Days after the election, and perhaps prodded by the concerning results, the U.S. House passed the $1.2 trillion infrastructure bill that had been stuck for months in a dispute between liberal and moderate Democrats. The bill contains $80 billion in energy-related funding, including money for EV charging and interstate power lines.
The two factions within the party also seemed to come closer to an agreement on a nearly $2 trillion spending bill that contains funding for social programs, plus more than $500 billion for climate and clean energy programs. It would be a landmark, even though many of its energy provisions have been reduced or scrapped during months of difficult negotiations.
Maysmith said the best thing Democrats can do to help themselves in 2022, and help the climate, is to pass the spending bill as soon as possible, and then talk about its benefits nonstop.
Other stories about the energy transition to take note of this week:
Congress Passed the Infrastructure Bill. Here’s What It Includes: The $1.2 trillion spending package has money for the kinds of energy projects that can draw bipartisan support, including nuclear, carbon capture, EV charging and improvements to the grid. Jeff St. John of Canary Media has a rundown of the energy provisions and some of the reaction to the bill’s passage.
Global Automakers Sign Pledge to Stop Selling Gasoline Vehicles by 2040: Ford and General Motors are among the automakers that are part of an agreement to stop selling gasoline vehicles by 2040. The pledge, announced at the COP26 climate conference in Glasgow, also includes Volvo, Daimler and China’s BYD, among others. But it doesn’t include some heavyweights like the top two companies in global sales, Toyota and Volkswagen, as Simon Jessop, William James and Nick Carey report for Reuters. India’s leaders were among the national groups that signed onto the agreement, but the leaders of other leading automotive markets did not, including China, Germany, Japan and the United States.
A Huge Solar Farm Coming to Indiana: Doral Renewables of Israel is developing what Indiana officials say will be the largest solar farm in the United States. The project, called Mammoth Solar, would cover 13,000 acres of Northwest Indiana farmland, with several sections that would total to more than 1 gigawatt of capacity. “If we need to be known for something, I don’t mind being known as the solar capital of Indiana and beyond,” said Lisa Dan, executive director of the county economic development office, in a story by Sarah Bowman of The Indianapolis Star. Northwest Indiana is a desirable location for the project because the region is on the border of two major grid regions, and power plants can sell their electricity in either region.

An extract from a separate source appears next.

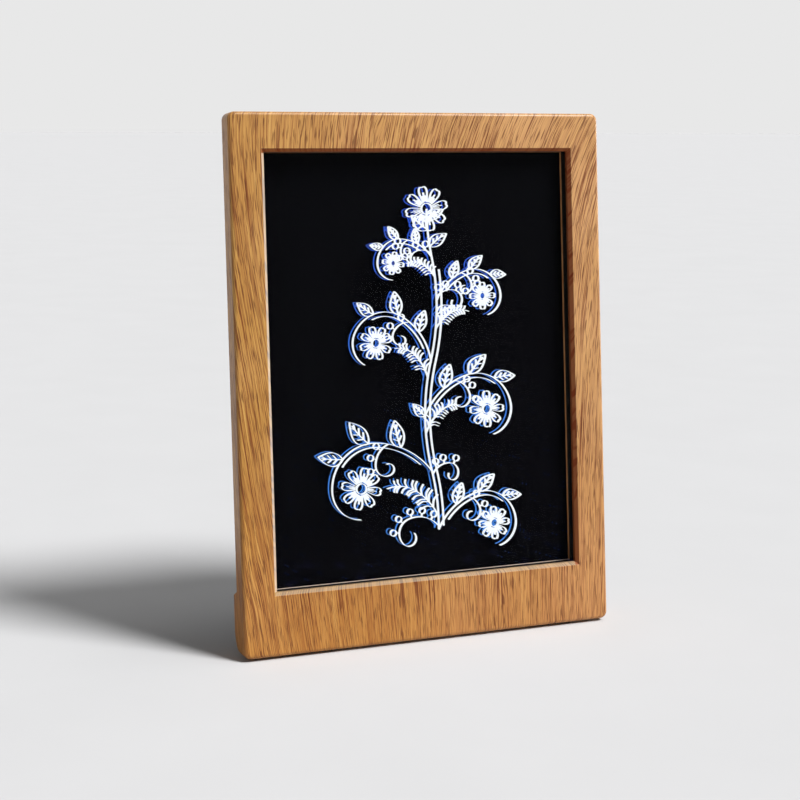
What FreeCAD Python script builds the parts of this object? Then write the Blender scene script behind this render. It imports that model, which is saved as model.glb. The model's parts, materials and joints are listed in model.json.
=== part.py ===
import FreeCAD, Part

import os
from math import asin, cos, degrees, radians, sin, sqrt, tan

# Photo frame night light, in millimetres. Everything is drawn with the frame upright:
# X runs across the front, Y from the front face to the back, Z up from the bottom edge.
# The last step leans each piece back and stands it on the floor at Z = 0.

# Outside of the frame
frame_width = 180.0
frame_height = 240.0
corner_radius = 3.3
front_round = 1.8
rear_chamfer = 0.7
rail_side = 16.0
rail_top = 17.5
rail_bottom = 28.5
window_bevel = 1.5
lean_angle = 6.0

# The base stands out behind the bottom rail
base_step = 4.2
base_height = 28.4
shoulder_drop = 1.8
shoulder_round = 1.2
bottom_round = 11.0

# Walls
face_wall = 2.0
side_wall = 2.2
cover_wall = 1.4
lip_wall = 2.0
lip_depth = 3.2
smallest_corner = 0.6
cover_crease = 0.5
cutter_run = 5.0

# Layers in the window, from front to back
layer_gap = 0.05
panel_thickness = 4.0
inner_frame_depth = 1.6
backdrop_thickness = 0.4
panel_overlap = 5.0
panel_tail = 14.5
pad_length = 22.0
pad_width = 1.5
pad_count = 3
top_pad_x = 37.0
cover_fit = 0.15
rib_fit = 0.2
rib_thickness = 1.5
side_rib_inset = 62.0
top_rib_x = 44.0
channel_rib_inset = 10.0
channel_rib_count = 6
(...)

World’s Biggest Brickmaker Cuts Emissions and Boosts Profits: Wienerberger AG of Austria, the world’s leading brick manufacturer, says it has increased profits through measures that reduced energy use and emissions. The company’s CEO said the accomplishment is relevant for delegates at the COP26 climate summit who want to cut emissions and maintain economic vitality, according to Jonathan Tirone of Bloomberg Green.